- **SET PROBLEM**
What is the number of lines that include the word "from"? Provide only that figure.

- **DATASET SECTION**
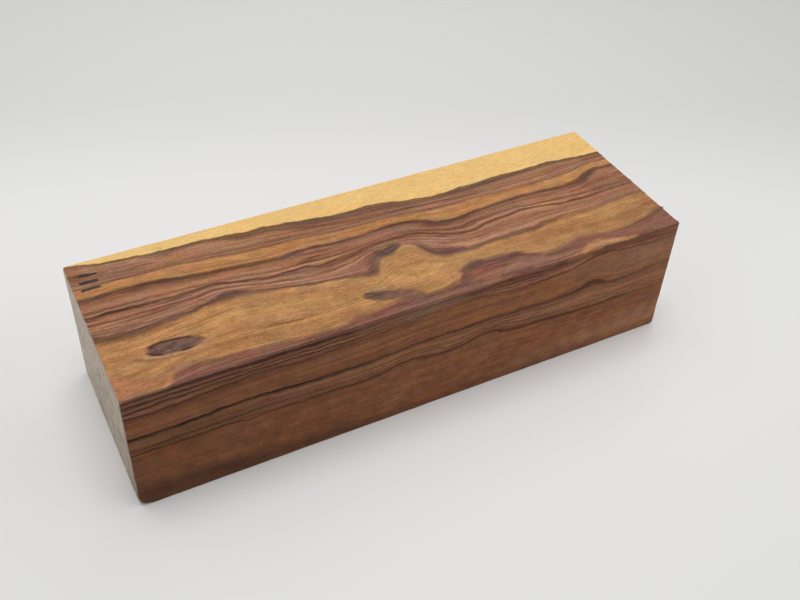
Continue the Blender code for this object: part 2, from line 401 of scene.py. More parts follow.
# Loose patches inside the layers: chains of discs, each at a place from the left and a depth,
# with its radius. Then the patch's colour, how plain it is and how soft its rim is.
PATCHES = {
    "left_glow": (
        (((3.0, 5.4, 0.6), (8.0, 5.2, 0.7), (12.0, 5.4, 0.3)),
         ((43.0, 24.4, 0.4), (50.0, 25.0, 0.6), (54.0, 25.4, 0.4))),
        (0.430, 0.215, 0.130), 0.5, 0.9,
    ),
    "left_dusk": (
        (((0.0, 14.2, 1.0), (8.0, 14.0, 1.2), (16.0, 14.6, 1.0), (22.0, 15.2, 0.5)),),
        (0.260, 0.110, 0.060), 0.5, 1.0,
    ),
    "line_blotch": (
        (((25.6, 21.9, 0.4), (27.2, 21.7, 0.8), (29.2, 22.0, 0.8), (31.0, 22.6, 0.4)),
         ((116.0, 17.6, 0.35), (118.2, 16.5, 0.4))),
        (0.115, 0.060, 0.048), 0.6, 0.4,
    ),
    "right_corner": (
        (((110.0, 38.6, 0.4), (116.0, 38.8, 1.4), (122.0, 38.4, 2.0), (127.0, 37.8, 2.6)),
         ((117.0, 33.6, 0.5), (122.0, 33.2, 1.0), (127.0, 32.4, 1.6))),
        (0.320, 0.138, 0.077), 0.48, 1.4,
    ),
    "right_redness": (
        (((84.0, 26.4, 0.8), (96.0, 25.6, 1.2), (110.0, 26.2, 1.0), (127.0, 25.6, 1.0)),),
        (0.355, 0.146, 0.070), 0.68, 1.4,
    ),
    "bottom_dusk": (
        (((12.0, 67.6, 0.6), (17.0, 68.8, 1.3), (25.0, 70.4, 1.4), (29.0, 71.0, 0.6)),
         ((41.6, 66.8, 0.5), (43.6, 68.4, 1.3), (46.4, 70.8, 1.0)),
         ((1.0, 68.2, 0.8), (6.0, 69.2, 1.0)),
         ((60.0, 71.2, 0.4), (66.0, 71.4, 0.7), (72.0, 71.3, 0.3))),
        (0.150, 0.058, 0.034), 0.5, 1.5,
    ),
    "grey_heart": (
        (((60.8, 22.8, 0.8), (62.4, 23.2, 1.2), (63.4, 23.0, 1.5), (64.6, 22.4, 1.2),
          (65.8, 21.9, 0.6)),
         ((62.6, 23.8, 0.7), (63.4, 24.0, 0.7))),
        (0.085, 0.052, 0.042), 0.92, 0.6,
    ),
    "purple_curl": (
        (((56.6, 27.8, 0.9), (57.4, 26.6, 1.1), (57.9, 25.2, 1.1), (58.8, 23.6, 1.1),
          (60.6, 22.7, 1.0)),
         ((69.8, 23.2, 0.4), (70.5, 24.6, 0.8), (71.5, 26.4, 1.2), (73.0, 27.3, 1.4),
          (75.2, 28.2, 1.2), (78.0, 28.9, 0.8))),
        (0.130, 0.058, 0.052), 0.8, 0.8,
    ),
    "curl_shade": (
        (((53.0, 26.6, 0.9), (55.5, 26.8, 0.9), (56.8, 24.2, 0.9), (59.4, 21.9, 0.7)),),
        (0.270, 0.115, 0.080), 0.5, 1.4,
    ),
    "tadpole": (
        (((52.9, 33.9, 1.0), (54.3, 34.6, 1.4), (55.8, 35.1, 1.4), (57.6, 35.7, 1.3)),),
        (0.110, 0.060, 0.052), 0.97, 0.38,
    ),
    "tadpole_tail": (
        (((56.6, 35.5, 1.3), (58.5, 36.0, 1.5), (60.2, 36.8, 1.8), (61.8, 38.2, 1.9)),),
        (0.200, 0.096, 0.070), 0.92, 0.7,
    ),
    "pale_rim": (
        (((53.0, 32.8, 0.2), (55.0, 33.3, 0.35), (57.0, 33.9, 0.2)),
         ((65.6, 23.4, 0.3), (67.0, 22.9, 0.5), (68.6, 23.8, 0.5), (68.9, 25.4, 0.3)),
         ((71.4, 37.2, 0.3), (72.0, 36.0, 0.4), (72.2, 35.0, 0.2))),
        (0.560, 0.320, 0.180), 0.55, 0.5,
    ),
    "band_heart": (
        (((74.4, 35.3, 0.7), (76.0, 34.8, 1.1), (77.6, 34.3, 1.1), (79.4, 34.1, 0.6)),
         ((82.4, 36.0, 0.4), (85.4, 35.7, 0.7), (87.2, 35.2, 0.8), (88.6, 35.1, 0.4)),
         ((81.0, 40.2, 0.3), (84.0, 40.4, 0.6), (88.0, 40.4, 0.3)),
         ((69.0, 39.5, 0.2), (73.0, 39.4, 0.4), (76.5, 39.5, 0.2))),
        (0.115, 0.055, 0.045), 0.8, 0.7,
    ),
    "band_gold": (
        (((82.6, 38.9, 0.3), (85.0, 38.2, 0.8), (88.5, 37.9, 0.7), (92.5, 38.2, 0.5)),
         ((96.5, 37.9, 0.2), (98.5, 37.2, 0.3), (100.0, 36.4, 0.2)),
         ((97.5, 39.9, 0.4), (99.0, 38.9, 0.3))),
        (0.400, 0.205, 0.120), 0.5, 0.8,
    ),
    "gold_pocket": (
        (((101.5, 40.8, 0.6), (103.6, 40.0, 1.0), (106.4, 39.6, 1.2), (109.0, 40.0, 0.8),
          (112.0, 40.5, 0.5), (115.5, 40.8, 0.3)),),
        (0.560, 0.290, 0.115), 0.9, 0.6,
    ),
    "red_patch": (
        (((90.5, 48.4, 0.8), (94.5, 48.3, 1.3), (98.5, 48.8, 1.0)),
         ((75.2, 36.7, 0.4), (76.8, 36.8, 0.6), (78.2, 37.2, 0.3)),
         ((61.0, 28.6, 0.5), (63.0, 28.0, 0.6), (68.5, 27.0, 0.9))),
        (0.480, 0.180, 0.085), 0.4, 1.2,
    ),
    "brown_fleck": (
        (((53.6, 60.0, 0.3), (55.2, 60.0, 0.45), (56.8, 60.2, 0.3)),),
        (0.190, 0.085, 0.055), 0.6, 0.5,
    ),
    "orange_edge": (
        (((97.5, 41.4, 0.7), (101.0, 41.3, 1.1), (105.5, 41.0, 0.9)),),
        (0.520, 0.240, 0.090), 0.55, 0.9,
    ),
    "blue_grey": (
        (((76.2, 18.2, 0.7), (78.6, 19.1, 0.8), (80.4, 19.4, 0.4)),
         ((116.0, 18.2, 0.6), (118.0, 16.9, 0.8), (119.4, 16.2, 0.4)),
         ((40.0, 15.7, 0.3), (43.0, 15.9, 0.5), (46.0, 15.6, 0.3))),
        (0.130, 0.072, 0.060), 0.55, 0.5,
    ),
    "corner_glow": (
        (((0.0, 38.5, 2.4), (5.0, 39.0, 2.0), (9.0, 39.2, 1.2)),),
        (0.375, 0.150, 0.075), 0.7, 2.4,
    ),
    "corner_dusk": (
        (((0.0, 41.2, 0.8), (4.0, 41.1, 0.7), (7.0, 41.2, 0.2)),
         ((11.2, 38.8, 0.8), (12.6, 37.2, 0.9), (13.4, 36.4, 0.4))),
        (0.270, 0.120, 0.085), 0.6, 1.2,
    ),
    "gold_bright": (
        (((56.5, 30.5, 0.6), (62.0, 31.5, 2.5), (68.0, 33.0, 3.0), (74.0, 31.5, 0.8),
          (79.0, 31.0, 0.4)),
         ((61.0, 25.8, 0.6), (62.8, 26.6, 0.7)),
         ((19.0, 29.5, 0.5), (27.0, 28.5, 1.6), (34.0, 30.0, 1.2), (45.0, 30.5, 1.0)),
         ((97.0, 34.6, 0.6), (101.0, 34.4, 0.6)),
         ((111.0, 32.2, 0.7), (115.0, 31.4, 0.6), (122.0, 30.0, 0.8))),
        (0.585, 0.318, 0.114), 0.6, 2.2,
    ),
    "gold_red": (
        (((88.0, 31.5, 1.0), (94.0, 32.2, 1.4), (104.0, 32.3, 1.8), (112.0, 34.6, 1.0),
          (120.0, 33.5, 1.2)),
         ((0.0, 30.5, 1.0), (5.0, 31.5, 1.2), (8.0, 34.0, 0.8)),
         ((14.0, 34.8, 0.6), (22.0, 35.8, 0.7), (34.0, 36.6, 0.5)),
         ((44.0, 36.6, 0.3), (51.0, 36.8, 0.5))),
        (0.390, 0.160, 0.066), 0.6, 1.6,
    ),
    "pink_curl": (
        (((57.0, 17.6, 1.0), (63.0, 17.2, 1.3), (69.0, 17.4, 1.0)),
         ((118.0, 25.2, 0.8), (123.0, 25.0, 1.2), (127.0, 24.8, 1.2))),
        (0.400, 0.165, 0.115), 0.5, 1.2,
    ),
    "olive": (
        (((68.0, 16.8, 0.4), (71.5, 17.2, 0.7), (73.5, 18.0, 0.4)),
         ((117.0, 28.0, 0.4), (119.5, 27.4, 0.8), (122.0, 26.6, 0.5)),
         ((60.0, 20.1, 0.2), (62.0, 20.6, 0.5), (66.0, 20.4, 0.3))),
        (0.300, 0.175, 0.088), 0.5, 0.8,
    ),
    "front_olive": (
        (((100.0, 46.5, 1.0), (114.0, 47.0, 2.6), (127.0, 47.0, 3.4)),
         ((86.0, 68.5, 1.0), (106.0, 68.0, 2.6), (127.0, 67.0, 3.4)),
         ((48.0, 42.8, 0.5), (60.0, 43.0, 1.1), (70.0, 42.8, 0.6))),
        (0.370, 0.192, 0.106), 0.62, 2.6,
    ),
    "sap_shade_light": (
        (((27.0, 5.2, 0.4), (32.0, 5.6, 0.6)),
         ((92.0, 11.6, 0.4), (98.0, 11.6, 0.8), (106.0, 11.4, 0.8), (112.0, 11.0, 0.7),
          (121.0, 11.2, 0.5))),
        (0.430, 0.220, 0.125), 0.65, 1.0,
    ),
    "smudge": (
        (((18.4, 1.6, 0.3), (19.4, 2.3, 0.5)),),
        (0.420, 0.260, 0.110), 0.5, 0.6,
    ),
}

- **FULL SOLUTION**
2